# SUPPLIED MATERIAL
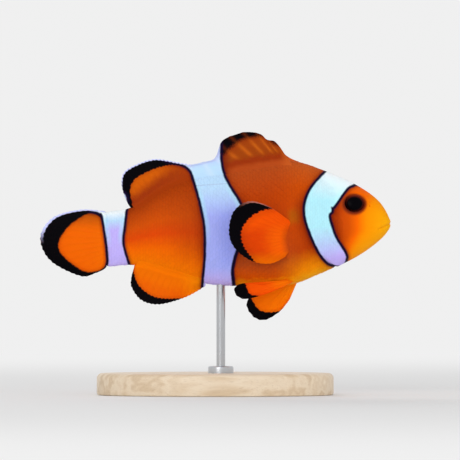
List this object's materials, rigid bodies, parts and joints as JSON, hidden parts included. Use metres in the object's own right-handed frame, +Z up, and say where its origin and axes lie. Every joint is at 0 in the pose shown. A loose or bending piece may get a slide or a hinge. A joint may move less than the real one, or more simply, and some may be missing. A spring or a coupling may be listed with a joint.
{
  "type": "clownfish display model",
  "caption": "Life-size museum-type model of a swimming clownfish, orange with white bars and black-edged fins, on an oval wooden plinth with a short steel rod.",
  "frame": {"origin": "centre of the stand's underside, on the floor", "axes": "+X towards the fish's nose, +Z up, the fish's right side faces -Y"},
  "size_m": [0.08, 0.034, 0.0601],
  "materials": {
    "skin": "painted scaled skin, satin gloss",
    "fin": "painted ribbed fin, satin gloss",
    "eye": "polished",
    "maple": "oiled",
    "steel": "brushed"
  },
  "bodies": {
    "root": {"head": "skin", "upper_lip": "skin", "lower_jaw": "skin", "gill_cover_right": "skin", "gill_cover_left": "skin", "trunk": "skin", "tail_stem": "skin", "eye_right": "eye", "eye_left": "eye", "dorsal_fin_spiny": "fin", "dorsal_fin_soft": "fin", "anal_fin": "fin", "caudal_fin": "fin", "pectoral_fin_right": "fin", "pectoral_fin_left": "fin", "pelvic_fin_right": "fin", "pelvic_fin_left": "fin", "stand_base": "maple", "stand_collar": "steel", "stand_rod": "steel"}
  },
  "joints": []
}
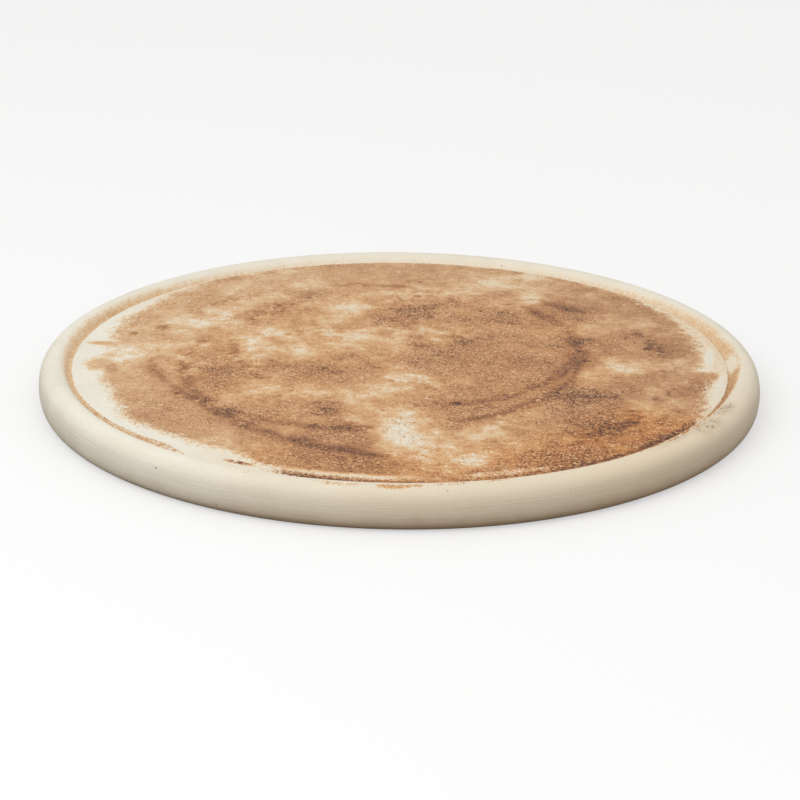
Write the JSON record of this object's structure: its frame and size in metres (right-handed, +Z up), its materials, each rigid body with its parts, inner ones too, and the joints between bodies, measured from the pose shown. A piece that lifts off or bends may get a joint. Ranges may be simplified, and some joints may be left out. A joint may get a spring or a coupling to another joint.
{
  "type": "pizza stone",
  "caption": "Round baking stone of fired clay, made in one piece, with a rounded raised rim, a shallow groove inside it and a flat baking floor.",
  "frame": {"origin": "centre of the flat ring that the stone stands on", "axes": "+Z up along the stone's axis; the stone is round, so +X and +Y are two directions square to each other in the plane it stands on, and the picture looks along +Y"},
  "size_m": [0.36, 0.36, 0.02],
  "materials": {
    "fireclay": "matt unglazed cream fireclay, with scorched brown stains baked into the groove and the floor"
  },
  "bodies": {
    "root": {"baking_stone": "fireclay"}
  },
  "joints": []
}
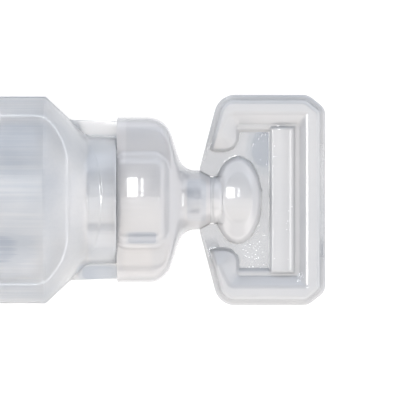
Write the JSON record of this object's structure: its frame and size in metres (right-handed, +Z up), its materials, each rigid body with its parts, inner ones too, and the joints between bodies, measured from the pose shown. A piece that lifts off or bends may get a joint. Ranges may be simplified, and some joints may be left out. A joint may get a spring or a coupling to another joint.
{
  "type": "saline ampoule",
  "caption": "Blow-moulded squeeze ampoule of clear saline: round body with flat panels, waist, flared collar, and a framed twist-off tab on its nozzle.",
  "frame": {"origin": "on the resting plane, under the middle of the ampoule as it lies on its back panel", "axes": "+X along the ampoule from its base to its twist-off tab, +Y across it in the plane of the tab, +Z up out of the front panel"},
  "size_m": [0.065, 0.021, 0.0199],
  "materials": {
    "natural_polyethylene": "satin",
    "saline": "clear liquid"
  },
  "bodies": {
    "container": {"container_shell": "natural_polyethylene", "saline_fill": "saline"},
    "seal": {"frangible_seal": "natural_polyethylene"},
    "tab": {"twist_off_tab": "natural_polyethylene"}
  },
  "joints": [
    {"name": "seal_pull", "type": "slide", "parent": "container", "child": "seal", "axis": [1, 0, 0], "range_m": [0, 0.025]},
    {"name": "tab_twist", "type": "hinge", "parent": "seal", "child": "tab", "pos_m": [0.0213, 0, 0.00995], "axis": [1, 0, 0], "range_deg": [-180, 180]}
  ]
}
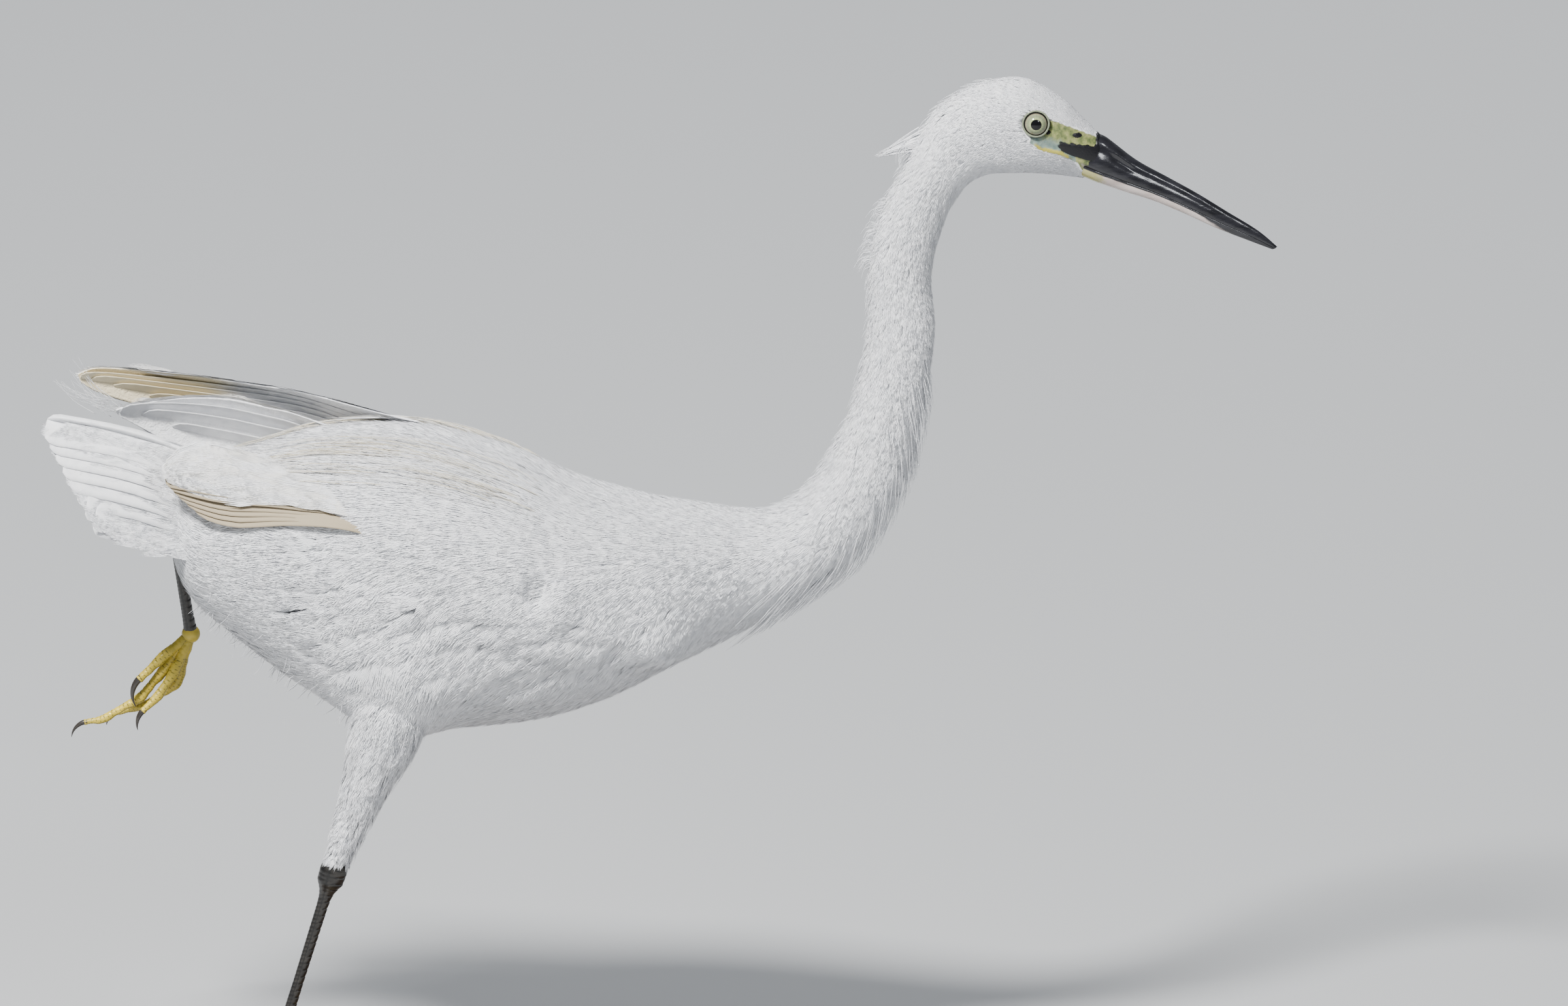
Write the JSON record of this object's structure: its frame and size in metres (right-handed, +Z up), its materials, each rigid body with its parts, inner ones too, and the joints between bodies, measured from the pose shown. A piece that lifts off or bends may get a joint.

# DIRECTION
From the records above, extract every entry exactly as given.

# CORRECT ANSWER
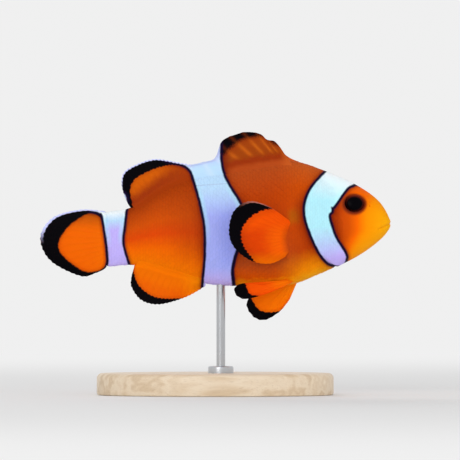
List this object's materials, rigid bodies, parts and joints as JSON, hidden parts included. Use metres in the object's own right-handed frame, +Z up, and say where its origin and axes lie. Every joint is at 0 in the pose shown. A loose or bending piece may get a slide or a hinge. A joint may move less than the real one, or more simply, and some may be missing. A spring or a coupling may be listed with a joint.
{
  "type": "clownfish display model",
  "caption": "Life-size museum-type model of a swimming clownfish, orange with white bars and black-edged fins, on an oval wooden plinth with a short steel rod.",
  "frame": {"origin": "centre of the stand's underside, on the floor", "axes": "+X towards the fish's nose, +Z up, the fish's right side faces -Y"},
  "size_m": [0.08, 0.034, 0.0601],
  "materials": {
    "skin": "painted scaled skin, satin gloss",
    "fin": "painted ribbed fin, satin gloss",
    "eye": "polished",
    "maple": "oiled",
    "steel": "brushed"
  },
  "bodies": {
    "root": {"head": "skin", "upper_lip": "skin", "lower_jaw": "skin", "gill_cover_right": "skin", "gill_cover_left": "skin", "trunk": "skin", "tail_stem": "skin", "eye_right": "eye", "eye_left": "eye", "dorsal_fin_spiny": "fin", "dorsal_fin_soft": "fin", "anal_fin": "fin", "caudal_fin": "fin", "pectoral_fin_right": "fin", "pectoral_fin_left": "fin", "pelvic_fin_right": "fin", "pelvic_fin_left": "fin", "stand_base": "maple", "stand_collar": "steel", "stand_rod": "steel"}
  },
  "joints": []
}
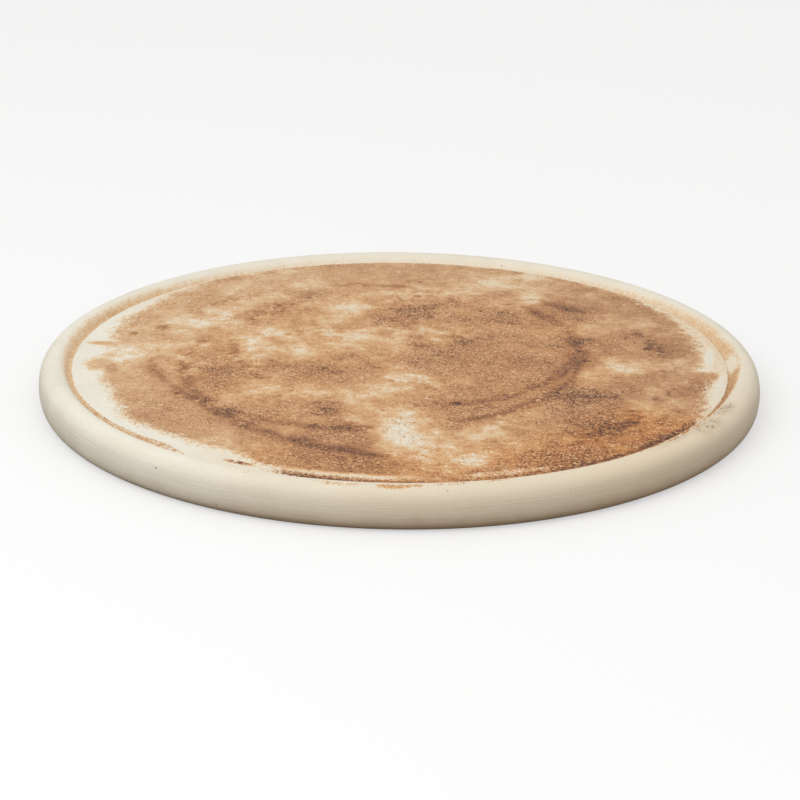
Write the JSON record of this object's structure: its frame and size in metres (right-handed, +Z up), its materials, each rigid body with its parts, inner ones too, and the joints between bodies, measured from the pose shown. A piece that lifts off or bends may get a joint. Ranges may be simplified, and some joints may be left out. A joint may get a spring or a coupling to another joint.
{
  "type": "pizza stone",
  "caption": "Round baking stone of fired clay, made in one piece, with a rounded raised rim, a shallow groove inside it and a flat baking floor.",
  "frame": {"origin": "centre of the flat ring that the stone stands on", "axes": "+Z up along the stone's axis; the stone is round, so +X and +Y are two directions square to each other in the plane it stands on, and the picture looks along +Y"},
  "size_m": [0.36, 0.36, 0.02],
  "materials": {
    "fireclay": "matt unglazed cream fireclay, with scorched brown stains baked into the groove and the floor"
  },
  "bodies": {
    "root": {"baking_stone": "fireclay"}
  },
  "joints": []
}
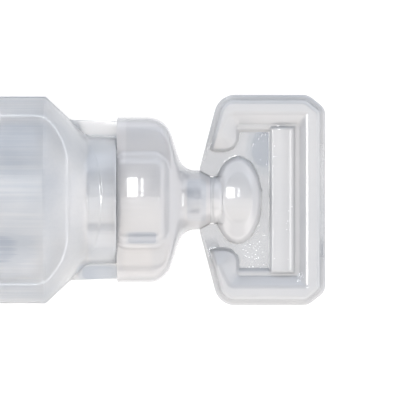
Write the JSON record of this object's structure: its frame and size in metres (right-handed, +Z up), its materials, each rigid body with its parts, inner ones too, and the joints between bodies, measured from the pose shown. A piece that lifts off or bends may get a joint. Ranges may be simplified, and some joints may be left out. A joint may get a spring or a coupling to another joint.
{
  "type": "saline ampoule",
  "caption": "Blow-moulded squeeze ampoule of clear saline: round body with flat panels, waist, flared collar, and a framed twist-off tab on its nozzle.",
  "frame": {"origin": "on the resting plane, under the middle of the ampoule as it lies on its back panel", "axes": "+X along the ampoule from its base to its twist-off tab, +Y across it in the plane of the tab, +Z up out of the front panel"},
  "size_m": [0.065, 0.021, 0.0199],
  "materials": {
    "natural_polyethylene": "satin",
    "saline": "clear liquid"
  },
  "bodies": {
    "container": {"container_shell": "natural_polyethylene", "saline_fill": "saline"},
    "seal": {"frangible_seal": "natural_polyethylene"},
    "tab": {"twist_off_tab": "natural_polyethylene"}
  },
  "joints": [
    {"name": "seal_pull", "type": "slide", "parent": "container", "child": "seal", "axis": [1, 0, 0], "range_m": [0, 0.025]},
    {"name": "tab_twist", "type": "hinge", "parent": "seal", "child": "tab", "pos_m": [0.0213, 0, 0.00995], "axis": [1, 0, 0], "range_deg": [-180, 180]}
  ]
}
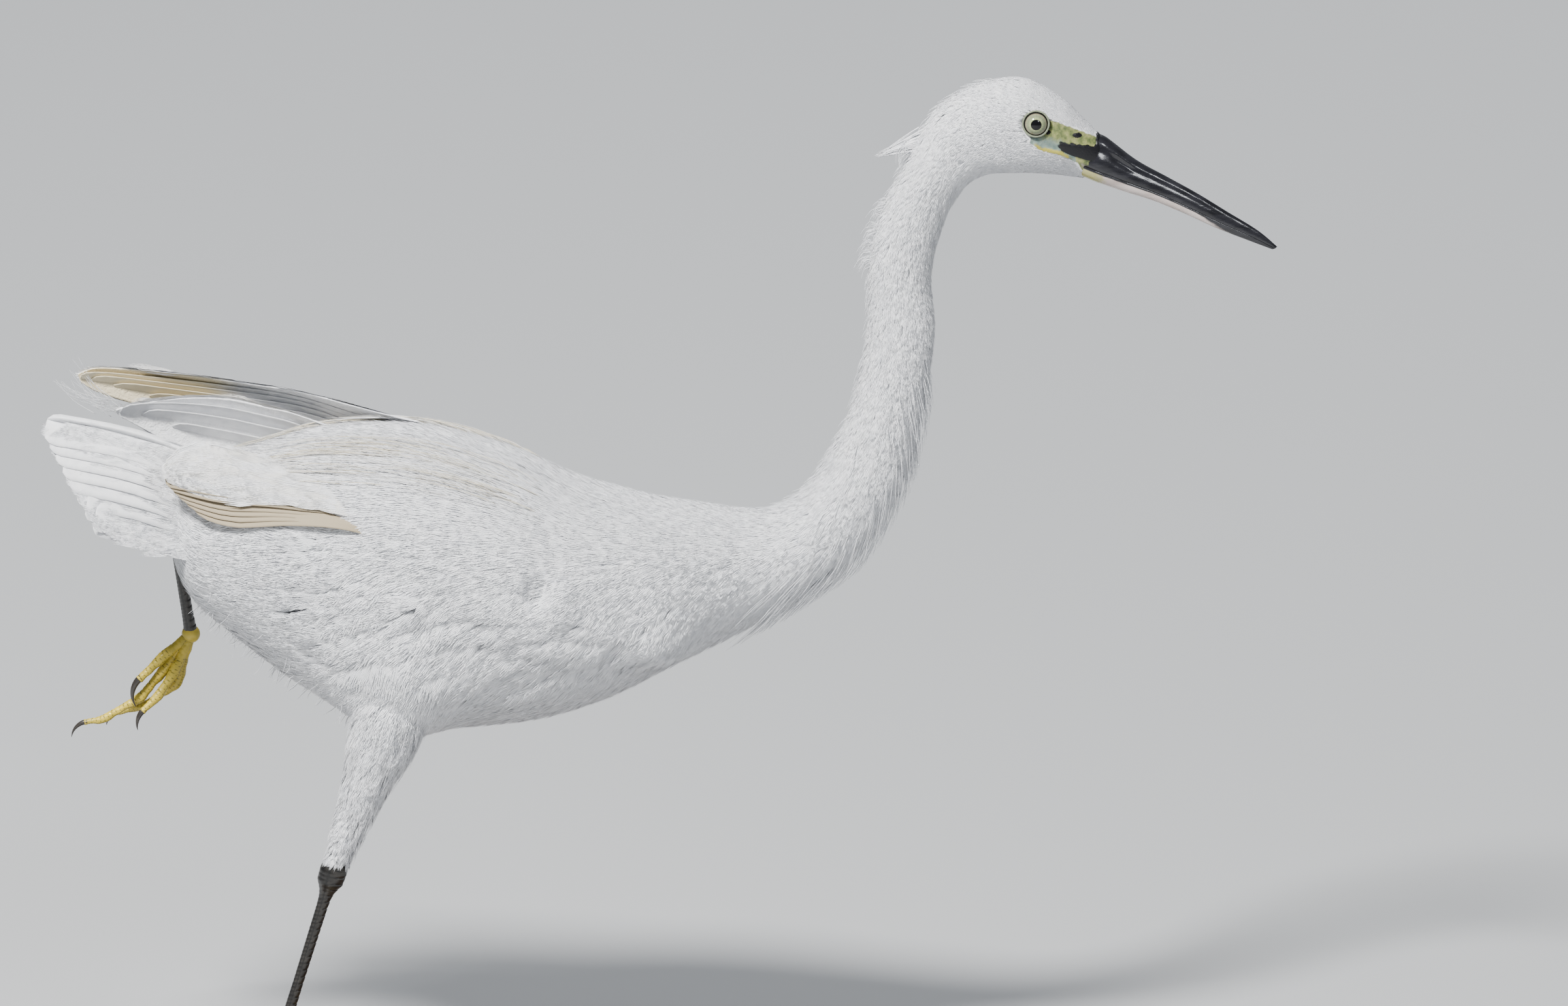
Write the JSON record of this object's structure: its frame and size in metres (right-handed, +Z up), its materials, each rigid body with its parts, inner ones too, and the joints between bodies, measured from the pose shown. A piece that lifts off or bends may get a joint.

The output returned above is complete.